That’s a seriously flawed analysis. First, although 50,000 factory workers in the American tire industry were being threatened by imports, they only considered the 1200 increase in employment after the tariffs, to be the “saved Jobs”.
Second, while the calculation of $716 million in additional tire costs to consumers for a year. They don’t ackowledge that was $716 million that was plowed back in the American economy. They act like it was all about the factory workers. They dismiss the money that went to the corporate offices, like corporate offices aren’t real jobs.
Sorry find a much less biased analysis. That institute promoted the WTO, NAFTA, and other free trade agreements. Of course they are going to try to skew their analysis to make it look like free trade is working and protectionism is wrong.
But a trip to walmart and shadowstats.com’s unemployment page tells you all you need to know about free trade.

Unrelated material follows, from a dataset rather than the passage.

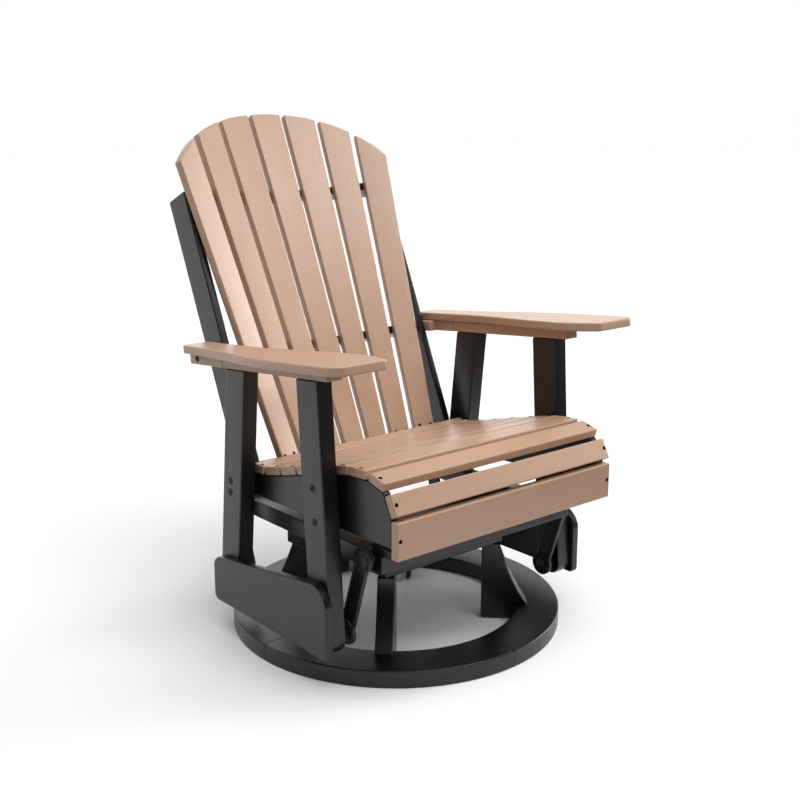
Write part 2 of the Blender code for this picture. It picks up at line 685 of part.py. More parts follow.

Actually, your analysis is flawed at the most fundamental of levels. If you make me pay $20 for an American shirt that otherwise would have cost me $15, you cannot claim that $5 is “plowed” into the economy. The only thing you’ve done is have the government tell me where the $5 goes. Why can’t I have the liberty to spend the $5 elsewhere?
The WTO, NAFTA, and other free trade agreements? Darn, you make it sound like Ronald Reagan worked there.